Numérique éducatif, travaux collaboratifs en classe, approche par compétences… Ces notions sont-elles vraiment nouvelles ? Qu’apportent concrètement les outils numériques ? Comment doivent-ils être utilisés ? Les éclairages d’André Tricot, professeur de psychologie cognitive et auteur de plusieurs ouvrages dont « Apprendre avec le numérique : mythes et réalités ».
Comment s’est développé le numérique éducatif en France ?
Bien que la crise du Covid-19 ait posé de nouvelles questions en matière de numérique dans l’apprentissage, ce sujet est ancien. Les EdTech existent en réalité depuis les débuts de l’informatique personnelle. Elles ont ensuite connu un grand envol à partir des années 1980, avec l’arrivée du multimédia, puis avec le déploiement du web, du e-learning et des LMS. Contrairement au tourisme, le monde de l’enseignement intègre l’innovation par les outils numériques au travers d’un processus progressif et lent. Ce processus a connu des effets de mode. Certains outils, comme le serious game, ont montré assez peu d’utilité. La vague des MOOC, qui ont connu un vif succès au début des années 2010, est également vite retombée. Leur usage actuel est bien plus parcimonieux. L’apparition d’un outil qui semble révolutionnaire finit toujours, dans les universités, par laisser la place à un usage correspondant à certains besoins, pour certaines personnes et dans certaines situations.
Selon vous, comment peut-on mesurer l’efficacité d’un outil numérique ?
Un outil ne doit être déployé que s’il répond à des besoins spécifiques. Par exemple, les quizz en ligne sont très utiles pour certaines disciplines qui nécessitent l’auto-évaluation et des retours immédiats et personnalisés. Leur usage doit donc s’orienter vers les apprentissages qui peuvent se réaliser par un entraînement via des systèmes de questions/réponses. C’est la même chose pour la réalité virtuelle, qui n’apporte de réels bénéfices qu’à certains modes d’apprentissage complexes (tests d’installations industrielles dangereuses, pilotage d’avions…). Une tâche comme l’écoute doit, pour sa part, être réalisée en présentiel car les interactions qui lui sont spécifiques (identifier les élèves distraits par exemple) sont impossibles à répliquer sur les plateformes de visioconférence. Il faut ainsi, technologie par technologie, identifier celle qui bénéficie réellement à l’apprentissage, selon sa nature.
Comment les enseignants peuvent-il identifier les « bons » outils ?

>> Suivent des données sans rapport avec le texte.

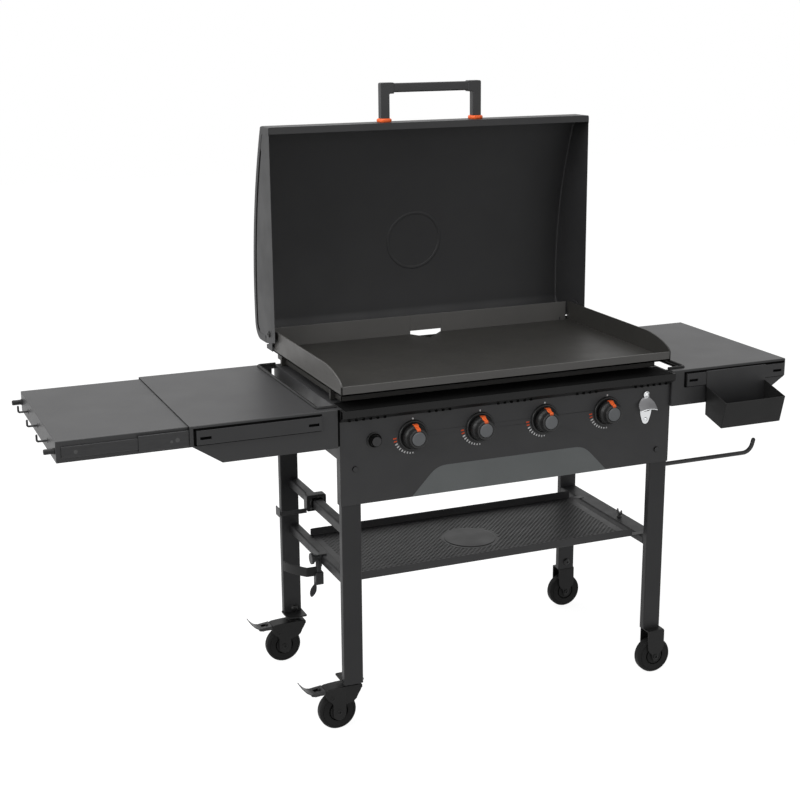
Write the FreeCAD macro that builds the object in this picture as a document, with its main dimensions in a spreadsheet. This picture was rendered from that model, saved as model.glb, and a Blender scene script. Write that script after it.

Le numérique ne change rien aux fondamentaux du métier d’enseignant, qui demeure axé sur la conception de la bonne pédagogie. En l’occurrence sur la définition de l’objectif de l’enseignement, de ce que les élèves devront avoir appris à la fin du cours, de la manière dont il peut leur faire franchir les étapes de l’apprentissage… Ce n’est qu’ensuite que les outils numériques prendront leur place, tout en restant subordonnés au plan pédagogique. Si l’objectif est d’apprendre aux élèves à produire une bonne rédaction, il devient utile, à un moment donné, d’utiliser un logiciel de traitement de texte. Selon ce point de vue, les enseignants doivent acquérir une grande culture technologique pour identifier le meilleur outil pédagogique. L’accompagnement des enseignants aux usages numériques prend toute son importance. Aujourd’hui, les enseignants reproduisent souvent les schémas qu’ils ont connus lorsqu’ils étaient étudiants. Les cellules d’innovation pédagogique ont pour rôle de les émanciper de ces contraintes limitantes et d’encourager le libre choix des nouvelles approches qu’ils imaginent.
Dans votre ouvrage « L’innovation pédagogique », vous analysez certaines idées reçues…
Certains concepts sont plus anciens qu’il n’y paraît. Par exemple, l’approche par compétences, qui consiste à coupler la réalisation d’une tâche et, pour y parvenir, l’utilisation d’une connaissance et des savoir-faire, existe depuis l’antiquité ! Introduire le débat et la collaboration en classe est également une pratique très ancienne. Comme l’est la pédagogie par projet, qui était pratiquée au sein de l’Académie royale d’architecture. Ces modes d’enseignement restent néanmoins excellents puisqu’ils obligent les professeurs à être précis dans la définition de leurs objectifs. De manière générale, l’enseignement intègre les mêmes tâches et a peu évolué au cours du siècle dernier. Ce qui est nouveau, c’est l’équilibre entre les tâches (comme par exemple la résolution de problèmes, qui prend désormais plus de place que l’écoute passive) et l’apparition de nouveaux outils.